I have modify the scheduler.py in v1 code for this output:

code

    def schedule(self) -> SchedulerOutput:
        from loguru import logger
        from datetime import datetime
        import os
        # 读取环境变量
        batch_size = os.getenv('BATCH_SIZE', 'default')
        input_length = os.getenv('INPUT_LENGTH', 'default') 
        output_length = os.getenv('OUTPUT_LENGTH', 'default')
        # 生成带时间戳和环境变量的文件名
        timestamp = datetime.now().strftime("%H%M")
        # 创建目录(如果不存在)
        os.makedirs("/workspace/vllm_benchmark", exist_ok=True)
        # 生成包含环境变量信息的日志文件名
        log_file = f"/workspace/vllm_benchmark/profile_{timestamp}_bs{batch_size}_in{input_length}_out{output_length}.log"

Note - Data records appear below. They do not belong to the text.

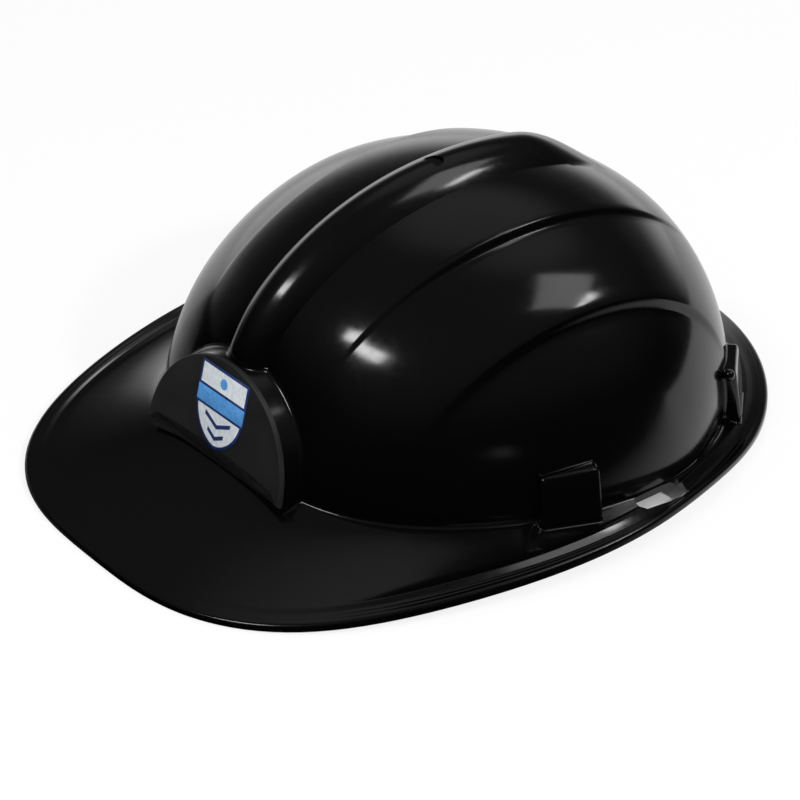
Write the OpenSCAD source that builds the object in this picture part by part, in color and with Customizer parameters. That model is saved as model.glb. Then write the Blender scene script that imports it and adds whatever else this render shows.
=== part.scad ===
// Police play helmet: a one-piece moulded shell with crest, stepped side panels and wide peak,
// a D-shaped badge plate in front, and a headband and cradle clipped inside.
// Millimetres. The peak points to -Y, the wearer's left is +X, the brim stands on z = 0.

/* [Dome] */
// Half width of the dome at its foot
dome_half_w = 95.4; // [90:0.2:100]
// Half length of the dome at its foot
dome_half_l = 99.6; // [94:0.2:104]
// Height of the dome above its foot, without the crest
dome_rise = 85; // [78:0.5:92]
// Height of the dome's foot above the floor at the sides and rear
foot_z = 9.2; // [8:0.1:11]
// How much higher the dome's foot lies at the front
front_lift = 12.3; // [11:0.1:14]
// Distance of the dome's centre behind the helmet's centre
dome_y = 17.2; // [15:0.1:19]
// Wall thickness of the shell
wall = 2; // [1.6:0.1:2.4]

/* [Crest and panels] */
// Half width of the crest at its foot
crest_half_w = 12.4; // [10:0.1:15]
// Height of the crest above the dome
crest_h = 6.2; // [3:0.1:8]
// Distance of the upper seam from the middle plane
upper_seam_x = 38.2; // [34:0.1:44]
// Distance of the lower seam from the middle plane
lower_seam_x = 70.6; // [66:0.1:74]
// Height of the step at the upper seam
upper_step = 2.3; // [0.8:0.1:3]
// Height of the step at the lower seam
lower_step = 2.6; // [0.8:0.1:3]
// Width over which a step falls
step_w = 2.8; // [2:0.1:4]
// Depth of the hollow in the dome's front around the badge neck
front_hollow = 2.6; // [1:0.1:3.5]

/* [Brim] */
// Reach of the peak in front of the dome
peak_reach = 55.1; // [48:0.1:60]
// Reach of the brim behind the dome
rear_reach = 20.8; // [18:0.1:26]
// How far the brim is drawn in at the sides
side_draw = 15; // [12:0.1:16]
// How far the corners of the peak reach out
corner_reach = 14.7; // [8:0.1:20]
// Rise of the brim's edge at the sides
side_arch = 5.5; // [2:0.1:6.5]
// Height of the edge at the peak
edge_h = 2.2; // [2.1:0.1:3]
// Extra height of the turned-down edge at the sides
side_lip = 1.5; // [0.5:0.1:2.5]
// Depth of the gutter along the sides of the brim
gutter = 1.3; // [0:0.1:1.5]
// Length of the accessory slots
slot_len = 20.5; // [14:0.5:24]
// Width of the accessory slots
slot_w = 6.8; // [5:0.1:8]

/* [Badge plate] */
// Half width of the plate
plate_half_w = 37.3; // [34:0.1:39]
// Height of the plate from its lower corners
plate_h = 35.9; // [34:0.1:37]
// Thickness of the plate
plate_t = 1.8; // [1.6:0.1:3]
// Angle at which the plate leans back
plate_lean = 14.5; // [12:0.5:17]
// Distance of the plate's lower corners in front of the dome's foot
plate_out = 4; // [3:0.1:5]
// How far the plate's lower corners lie below the dome's foot at the front
plate_drop = 3.9; // [3.4:0.1:4.6]
// Rise of the lower edge at the middle
plate_arch = 2.3; // [1.5:0.1:4]
// How far the plate overhangs its neck
overhang = 0.5; // [0.2:0.1:1.5]
// Angle at which the neck widens towards the dome
neck_draft = 6; // [2:0.5:8]
// Diameter of the plate's pegs
peg_d = 4; // [3:0.1:5]
// Distance of the pegs from the middle plane
peg_x = 21; // [16:0.5:24]
// Height of the pegs up the plate
peg_up = 17; // [14:0.5:18]
// Thickness of the badge label
label_t = 0.3; // [0.2:0.05:0.5]
// Height of the badge label
label_h = 28; // [22:0.5:29]

/* [Pockets and keys] */
// Width of a pocket block on the outside
block_w = 22; // [21:0.5:25]
// Height of the pocket blocks' tops above the dome's foot
block_h = 17.8; // [17:0.1:20]
// How far a block stands out at its foot
block_out = 4.7; // [4.4:0.1:6]
// How far a block stands out at its top
block_top = 2; // [1:0.1:2.5]
// Width of a key's blade
key_w = 17; // [14:0.5:18]
// Thickness of a key's blade
key_t = 1.9; // [1.5:0.1:2.2]
// Width of a key's tongue
tongue_w = 9.4; // [8:0.1:11]
// Thickness of a key's tongue
tongue_t = 2.5; // [2:0.1:3]

/* [Headband and cradle] */
// Room between the headband's inner face and the dome's foot at each side
side_room = 23.4; // [22:0.2:25]
// Room between the headband's inner face and the dome's foot at the front
front_room = 18.4; // [17.6:0.2:20]
// Room between the nape strap's run and the dome's foot at the rear
rear_room = 12.8; // [11:0.2:15]
// Depth of the nape strap's round end, along the helmet
rear_half_l = 56; // [55:0.5:60]
// Thickness of the bands
band_t = 1.6; // [1.2:0.1:2]
// Height of the headband
band_h = 30; // [28:1:32]
// Height of the headband's lower edge above the floor
band_z = 12; // [10:0.5:13]
// Height of the nape strap
strap_h = 16; // [12:0.5:17]
// Travel of the nape strap
strap_travel = 16; // [10:1:16]
// How far the nape strap runs past its foremost stud
strap_tip = 4; // [3.6:0.1:4.4]
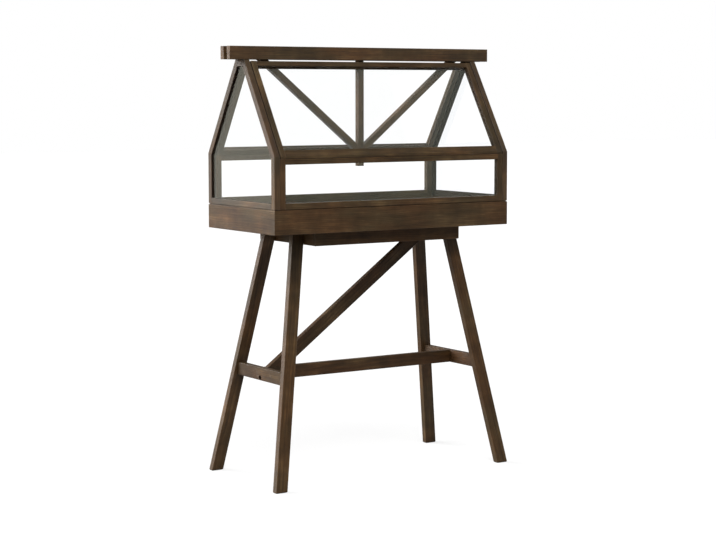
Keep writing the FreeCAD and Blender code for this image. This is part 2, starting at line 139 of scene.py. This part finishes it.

        logger.add(log_file)
        # NOTE(woosuk) on the scheduling algorithm:
        # There's no "decoding phase" nor "prefill phase" in the scheduler.
        # Each request just has the num_computed_tokens and
        # num_tokens_with_spec. num_tokens_with_spec =
        # len(prompt_token_ids) + len(output_token_ids) + len(spec_token_ids).
        # At each step, the scheduler tries to assign tokens to the requests
        # so that each request's num_computed_tokens can catch up its
        # num_tokens_with_spec. This is general enough to cover
        # chunked prefills, prefix caching, speculative decoding,
        # and the "jump decoding" optimization in the future.
        scheduled_new_reqs: list[Request] = []
        scheduled_resumed_reqs: list[Request] = []
        scheduled_running_reqs: list[Request] = []
        preempted_reqs: list[Request] = []
        # NOTE: structured_output_request_ids maps
        # a request's (request that uses structured output)
        # request_id to the running request index.
        # This will helps us determine to slice the grammar bitmask
        # and only applies valid mask for requests that
        # uses structured decoding.
        structured_output_request_ids: dict[str, int] = {}
        req_to_new_block_ids: dict[str, tuple[list[int], ...]] = {}
        num_scheduled_tokens: dict[str, int] = {}
        token_budget = self.max_num_scheduled_tokens
        
        # Scheduling statistics for logging
        request_details = []
        
        # Encoder-related.
        scheduled_encoder_inputs: dict[str, list[int]] = {}
        encoder_budget = self.max_num_encoder_input_tokens
        # Spec decode-related.
        scheduled_spec_decode_tokens: dict[str, list[int]] = {}
        # For logging.
        scheduled_timestamp = time.monotonic()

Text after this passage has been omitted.